### Work to be completed
Write the data out again, exactly as given.

### Given data
····················

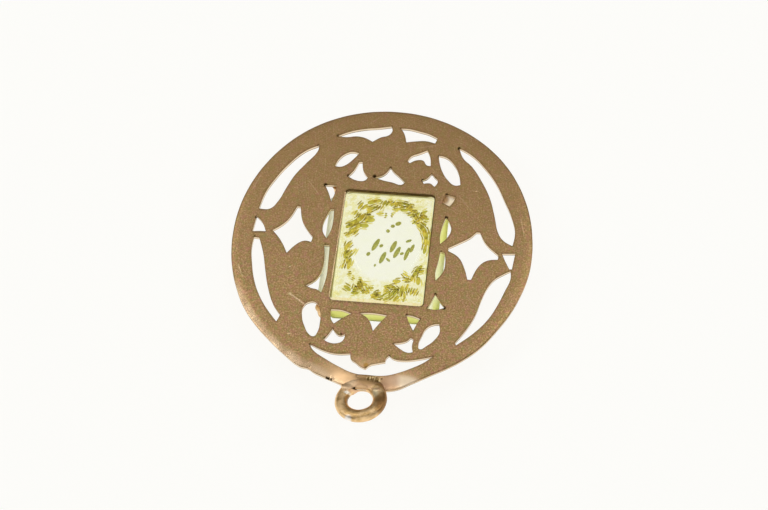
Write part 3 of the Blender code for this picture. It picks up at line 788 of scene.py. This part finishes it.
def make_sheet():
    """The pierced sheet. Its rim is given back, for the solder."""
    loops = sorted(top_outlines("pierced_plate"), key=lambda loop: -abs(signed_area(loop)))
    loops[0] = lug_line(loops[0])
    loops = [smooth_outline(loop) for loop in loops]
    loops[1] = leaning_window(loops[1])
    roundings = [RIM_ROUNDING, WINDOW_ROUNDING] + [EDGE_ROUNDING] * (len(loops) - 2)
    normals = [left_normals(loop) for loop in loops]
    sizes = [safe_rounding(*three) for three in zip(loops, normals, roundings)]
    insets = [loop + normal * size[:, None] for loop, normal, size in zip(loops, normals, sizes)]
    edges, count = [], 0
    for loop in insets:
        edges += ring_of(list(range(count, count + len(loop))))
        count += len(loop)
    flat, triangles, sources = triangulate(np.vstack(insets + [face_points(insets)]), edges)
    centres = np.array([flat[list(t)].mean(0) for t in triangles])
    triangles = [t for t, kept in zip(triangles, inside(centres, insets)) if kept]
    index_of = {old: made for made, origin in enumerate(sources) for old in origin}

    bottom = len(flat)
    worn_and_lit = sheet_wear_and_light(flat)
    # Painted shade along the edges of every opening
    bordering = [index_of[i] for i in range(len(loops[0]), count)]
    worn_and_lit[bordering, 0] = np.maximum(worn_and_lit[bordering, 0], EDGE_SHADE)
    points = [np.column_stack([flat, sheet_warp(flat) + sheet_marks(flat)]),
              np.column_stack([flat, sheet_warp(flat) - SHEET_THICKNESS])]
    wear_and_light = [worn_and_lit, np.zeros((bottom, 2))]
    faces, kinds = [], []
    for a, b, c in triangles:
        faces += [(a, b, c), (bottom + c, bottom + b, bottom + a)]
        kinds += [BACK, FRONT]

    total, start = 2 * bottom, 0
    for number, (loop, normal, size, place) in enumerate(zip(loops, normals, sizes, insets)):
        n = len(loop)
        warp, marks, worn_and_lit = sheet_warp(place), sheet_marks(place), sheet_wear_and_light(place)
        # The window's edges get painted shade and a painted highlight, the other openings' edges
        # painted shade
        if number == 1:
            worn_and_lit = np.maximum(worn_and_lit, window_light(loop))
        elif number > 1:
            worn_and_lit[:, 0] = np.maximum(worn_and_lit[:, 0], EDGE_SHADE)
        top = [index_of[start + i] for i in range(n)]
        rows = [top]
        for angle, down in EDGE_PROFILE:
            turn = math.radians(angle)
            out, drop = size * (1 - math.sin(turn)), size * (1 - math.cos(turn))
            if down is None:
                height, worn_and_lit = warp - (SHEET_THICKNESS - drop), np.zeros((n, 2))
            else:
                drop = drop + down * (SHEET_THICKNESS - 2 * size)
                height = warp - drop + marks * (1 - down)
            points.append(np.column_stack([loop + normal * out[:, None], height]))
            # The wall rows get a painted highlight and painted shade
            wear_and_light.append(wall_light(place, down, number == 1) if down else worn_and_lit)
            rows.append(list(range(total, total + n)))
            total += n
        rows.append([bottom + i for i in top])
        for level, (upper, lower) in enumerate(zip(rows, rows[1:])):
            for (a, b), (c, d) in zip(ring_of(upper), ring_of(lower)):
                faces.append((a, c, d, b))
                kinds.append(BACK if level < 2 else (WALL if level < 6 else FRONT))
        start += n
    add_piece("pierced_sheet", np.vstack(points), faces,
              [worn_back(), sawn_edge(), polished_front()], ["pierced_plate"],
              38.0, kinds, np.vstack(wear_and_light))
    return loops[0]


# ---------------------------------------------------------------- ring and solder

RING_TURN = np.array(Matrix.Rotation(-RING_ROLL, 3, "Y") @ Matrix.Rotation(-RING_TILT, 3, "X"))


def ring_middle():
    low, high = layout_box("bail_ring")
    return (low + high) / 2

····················

### Final result
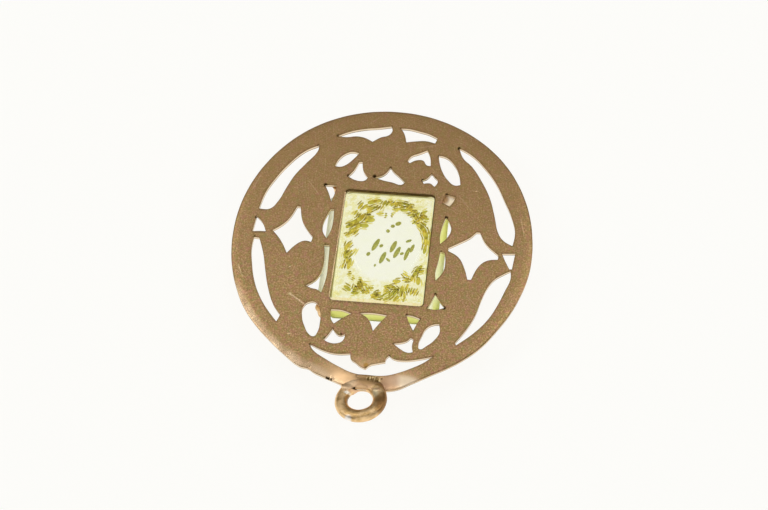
Write part 3 of the Blender code for this picture. It picks up at line 788 of scene.py. This part finishes it.
def make_sheet():
    """The pierced sheet. Its rim is given back, for the solder."""
    loops = sorted(top_outlines("pierced_plate"), key=lambda loop: -abs(signed_area(loop)))
    loops[0] = lug_line(loops[0])
    loops = [smooth_outline(loop) for loop in loops]
    loops[1] = leaning_window(loops[1])
    roundings = [RIM_ROUNDING, WINDOW_ROUNDING] + [EDGE_ROUNDING] * (len(loops) - 2)
    normals = [left_normals(loop) for loop in loops]
    sizes = [safe_rounding(*three) for three in zip(loops, normals, roundings)]
    insets = [loop + normal * size[:, None] for loop, normal, size in zip(loops, normals, sizes)]
    edges, count = [], 0
    for loop in insets:
        edges += ring_of(list(range(count, count + len(loop))))
        count += len(loop)
    flat, triangles, sources = triangulate(np.vstack(insets + [face_points(insets)]), edges)
    centres = np.array([flat[list(t)].mean(0) for t in triangles])
    triangles = [t for t, kept in zip(triangles, inside(centres, insets)) if kept]
    index_of = {old: made for made, origin in enumerate(sources) for old in origin}

    bottom = len(flat)
    worn_and_lit = sheet_wear_and_light(flat)
    # Painted shade along the edges of every opening
    bordering = [index_of[i] for i in range(len(loops[0]), count)]
    worn_and_lit[bordering, 0] = np.maximum(worn_and_lit[bordering, 0], EDGE_SHADE)
    points = [np.column_stack([flat, sheet_warp(flat) + sheet_marks(flat)]),
              np.column_stack([flat, sheet_warp(flat) - SHEET_THICKNESS])]
    wear_and_light = [worn_and_lit, np.zeros((bottom, 2))]
    faces, kinds = [], []
    for a, b, c in triangles:
        faces += [(a, b, c), (bottom + c, bottom + b, bottom + a)]
        kinds += [BACK, FRONT]

    total, start = 2 * bottom, 0
    for number, (loop, normal, size, place) in enumerate(zip(loops, normals, sizes, insets)):
        n = len(loop)
        warp, marks, worn_and_lit = sheet_warp(place), sheet_marks(place), sheet_wear_and_light(place)
        # The window's edges get painted shade and a painted highlight, the other openings' edges
        # painted shade
        if number == 1:
            worn_and_lit = np.maximum(worn_and_lit, window_light(loop))
        elif number > 1:
            worn_and_lit[:, 0] = np.maximum(worn_and_lit[:, 0], EDGE_SHADE)
        top = [index_of[start + i] for i in range(n)]
        rows = [top]
        for angle, down in EDGE_PROFILE:
            turn = math.radians(angle)
            out, drop = size * (1 - math.sin(turn)), size * (1 - math.cos(turn))
            if down is None:
                height, worn_and_lit = warp - (SHEET_THICKNESS - drop), np.zeros((n, 2))
            else:
                drop = drop + down * (SHEET_THICKNESS - 2 * size)
                height = warp - drop + marks * (1 - down)
            points.append(np.column_stack([loop + normal * out[:, None], height]))
            # The wall rows get a painted highlight and painted shade
            wear_and_light.append(wall_light(place, down, number == 1) if down else worn_and_lit)
            rows.append(list(range(total, total + n)))
            total += n
        rows.append([bottom + i for i in top])
        for level, (upper, lower) in enumerate(zip(rows, rows[1:])):
            for (a, b), (c, d) in zip(ring_of(upper), ring_of(lower)):
                faces.append((a, c, d, b))
                kinds.append(BACK if level < 2 else (WALL if level < 6 else FRONT))
        start += n
    add_piece("pierced_sheet", np.vstack(points), faces,
              [worn_back(), sawn_edge(), polished_front()], ["pierced_plate"],
              38.0, kinds, np.vstack(wear_and_light))
    return loops[0]


# ---------------------------------------------------------------- ring and solder

RING_TURN = np.array(Matrix.Rotation(-RING_ROLL, 3, "Y") @ Matrix.Rotation(-RING_TILT, 3, "X"))


def ring_middle():
    low, high = layout_box("bail_ring")
    return (low + high) / 2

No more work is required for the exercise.